Julio de Mesquita Filho admitia esse risco, mas preferia acreditar que os generais sairiam logo de cena, com a convocação de eleições para escolha de um civil, após execução de um programa revolucionário de “limpeza do cenário político, com cassações de direitos políticos”, como disse Ruy Mesquita em 2004. “Em nosso caso, não se pretendia fazer uma revolução radical – nem era uma revolução na verdadeira acepção do termo – porque era apenas um golpe para deter o golpe que se preparava.”

Ele e os irmãos, Julio de Mesquita Neto e Luiz Carlos Mesquita, como garantiu o pai a Carlos Lacerda, estavam prontos a dar a vida pelo País.

Amigo da família, Lacerda conversou muito com Julio de Mesquita Filho. “Uma noite, ele apareceu sem se anunciar na fazenda em Louveira.
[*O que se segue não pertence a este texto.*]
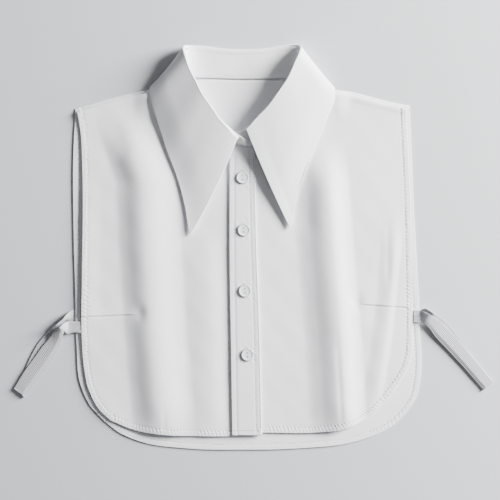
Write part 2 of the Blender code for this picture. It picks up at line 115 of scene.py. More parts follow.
def laid_out(top, bottom, left, right, across, down):
    """Plan points of a panel between its four cut lines."""
    top, bottom = paced(top, across), paced(bottom, across)
    left, right = paced(left, down), paced(right, down)
    u, v = across[None, :, None], down[:, None, None]
    edges = (1 - v) * top[None] + v * bottom[None] + (1 - u) * left[:, None] + u * right[:, None]
    corners = (1 - v) * ((1 - u) * top[0] + u * top[-1]) + v * ((1 - u) * bottom[0] + u * bottom[-1])
    return edges - corners


def from_edge(x, y, line):
    """Distance of each plan point from a line, and how far along the line it is."""
    run = np.concatenate([[0], np.cumsum(np.linalg.norm(np.diff(line, axis=0), axis=1))])
    away = np.full(x.shape, 1e9)
    where = np.zeros(x.shape)
    for (px, py), at in zip(line, run):
        reach = (x - px) ** 2 + (y - py) ** 2
        nearer = reach < away
        away = np.where(nearer, reach, away)
        where = np.where(nearer, at, where)
    return np.sqrt(away), where


def hem_relief(x, y, line):
    """The turned hem's extra layers, the groove of its stitches and the slanting puckers that they pull."""
    away, run = from_edge(x, y, line)
    turned = HEM_STEP * ease((HEM_WIDTH - away) / HEM_TURN)
    groove = STITCH_GROOVE * np.exp(-(((away - HEM_WIDTH + STITCH_INSET) / 0.8) ** 2))
    uneven = 0.75 + 0.25 * np.sin(run / 13.0) * np.sin(run / 31.0 + 1)
    slant = np.sin(run * HEM_PUCKER_RATE + away * 0.7 + 1.3 * np.sin(run / 9.0))
    near_stitches = np.exp(-(((away - 0.7 * HEM_WIDTH) / 3.2) ** 2))
    return turned - groove + HEM_PUCKER * uneven * slant * near_stitches


# The faint unevenness of pressed cloth lying loose, as three ripples: the height of each, its lengths
# along x and y and where it starts, and the same of the slower wave that breaks it up.
NO_WAVE = float("inf")
Ripple = namedtuple("Ripple", "height long_x long_y start break_x break_y break_start")
RIPPLES = (
    Ripple(0.16, 19, 47, 0, NO_WAVE, 33, 1.1),
    Ripple(0.08, 8.3, -21, 2, NO_WAVE, 13.7, 0),
    Ripple(0.05, 4.9, 6.1, 0, 27, NO_WAVE, 0.4),
)


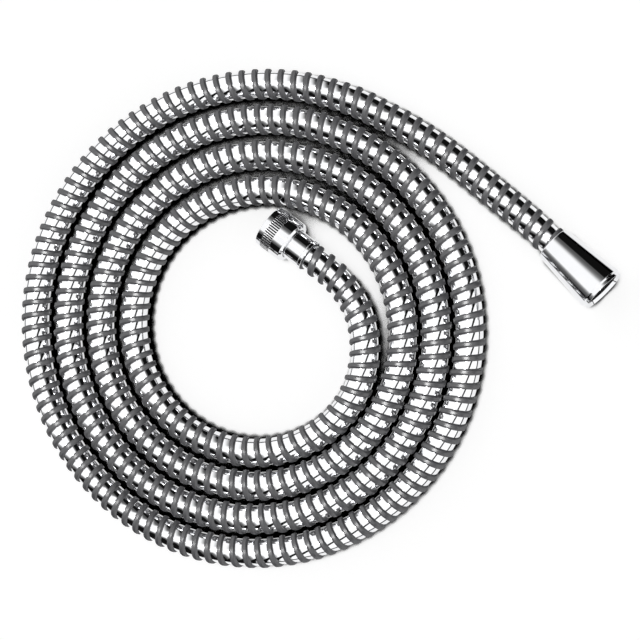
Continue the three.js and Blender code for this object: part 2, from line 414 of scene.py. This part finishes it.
chrome = makeMaterial("polished_chrome", paintChrome)
foil = makeMaterial("metallised_foil", paintFoil)
greyPlastic = makeMaterial("grey_rib_plastic", paintRib)
rubber = makeMaterial("black_rubber", paintRubber)
brass = makeMaterial("turned_brass", paintBrass)
slipPlastic = makeMaterial("white_slip_plastic", paintSlipPlastic)
tubePlastic = makeMaterial("braided_tube_plastic", paintTube)


def finishPiece(piece, body, slot, material, *nodes):
    piece.data.materials.append(material)
    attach(piece, body)
    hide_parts(*nodes)
    return piece


print("materials made")


# The hose's route: listed points, in metres in the layout, and the coil's turns between them

outerRun = [
    (0.1119, 0.0476, 0.0087),
    (0.1044, 0.0542, 0.0083),
    (0.0944, 0.0628, 0.00806),
    (0.0844, 0.0714, 0.008),
    (0.0746, 0.0797, 0.008),
    (0.0645, 0.0877, 0.008),
    (0.0537, 0.0954, 0.008),
    (0.0422, 0.1026, 0.008),
    (0.0300, 0.1092, 0.008),
]
innerRun = [
    (0.0055, -0.0556, 0.008),
    (0.0122, -0.0489, 0.008),
    (0.0172, -0.0419, 0.008),
    (0.0208, -0.0346, 0.008),
    (0.0231, -0.0270, 0.008),
    (0.0243, -0.0192, 0.008),
    (0.0243, -0.0113, 0.008),
    (0.0232, -0.0035, 0.008),
    (0.0209, 0.0040, 0.0081),
    (0.0175, 0.0109, 0.0085),
    (0.0132, 0.0172, 0.0092),
    (0.0083, 0.0228, 0.0101),
    (0.0030, 0.0274, 0.0110),
]
coil = dict(
    centre=(-0.0382, -0.0026), creep=(0.00115, -0.00073), radius=0.130, pitch=0.01845, height=0.008,
    oval=0.0006, ovalTurn=0.15, start=-0.07, end=3.58, pointsPerTurn=24,
)
# Along each fitting's axis: where the cover starts, and the straight stretch that it leaves by
exits = dict(coverEnd=0.0265, coneRear=0.035, ferruleRear=0.0277, straight=(0.0008, 0.004))


# Coil: radius = first radius - pitch * turn + a small oval, round a centre that creeps from turn to turn
def coilPoints():
    count = round((coil["end"] - coil["start"]) * coil["pointsPerTurn"])
    turn = np.linspace(coil["start"], coil["end"], count + 1)
    oval = coil["oval"] * np.cos(4 * np.pi * (turn - coil["ovalTurn"]))
    radius = coil["radius"] - coil["pitch"] * turn + oval
    x = coil["centre"][0] + coil["creep"][0] * turn - radius * np.sin(2 * np.pi * turn)
    y = coil["centre"][1] + coil["creep"][1] * turn + radius * np.cos(2 * np.pi * turn)
    return np.stack([x, y, np.full_like(x, coil["height"])], axis=1)


# Centripetal Catmull-Rom curve: its knots are the root of a chord apart, and each span is a cubic whose
# slopes match at the knots
def smoothCurve(points, samples=40):
    ends = [2 * points[0] - points[1], 2 * points[-1] - points[-2]]
    padded = np.vstack([ends[0], points, ends[1]])
    knots = np.sqrt(np.linalg.norm(np.diff(padded, axis=0), axis=1))[:, None]
    a, b, c, d = padded[:-3], padded[1:-2], padded[2:-1], padded[3:]
    before, here, after = knots[:-2], knots[1:-1], knots[2:]
    leave = ((b - a) / before - (c - a) / (before + here) + (c - b) / here) * here
    arrive = ((c - b) / here - (d - b) / (here + after) + (d - c) / after) * here
    t = np.linspace(0, 1, samples, endpoint=False)[:, None, None]
    cubic = (2 * b - 2 * c + leave + arrive) * t**3 + (3 * c - 3 * b - 2 * leave - arrive) * t**2
    curve = (cubic + leave * t + b).transpose(1, 0, 2).reshape(-1, 3)
    return np.vstack([curve, points[-1]])


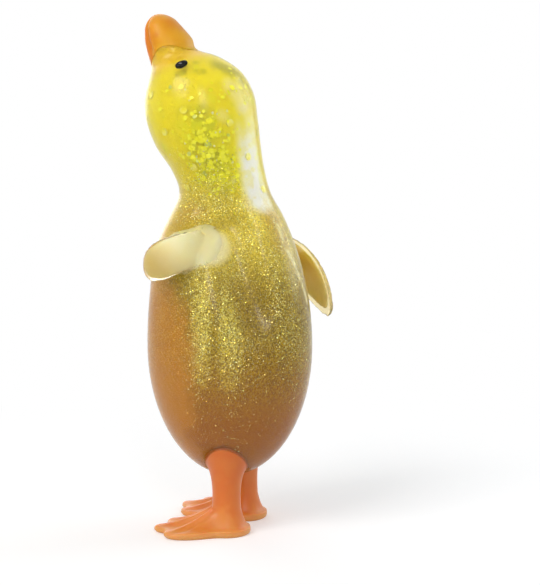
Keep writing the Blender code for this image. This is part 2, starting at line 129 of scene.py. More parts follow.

Meu pai disse a ele que achava que o golpe era inevitável e deveria vir o mais breve possível a intervenção militar para deter o golpe de Jango”, contou Ruy.

“Julio de Mesquita Filho viu com grande arrependimento a modificação do movimento do qual participou em 1964”, escreveu o diplomata Roberto Salone no livro Irredutivelmente Liberal, acrescentando que, “com essa decepção, começa a mais desabrida oposição do Estado à ditadura, a um regime autoritário, cujo desfecho foi o AI-5”.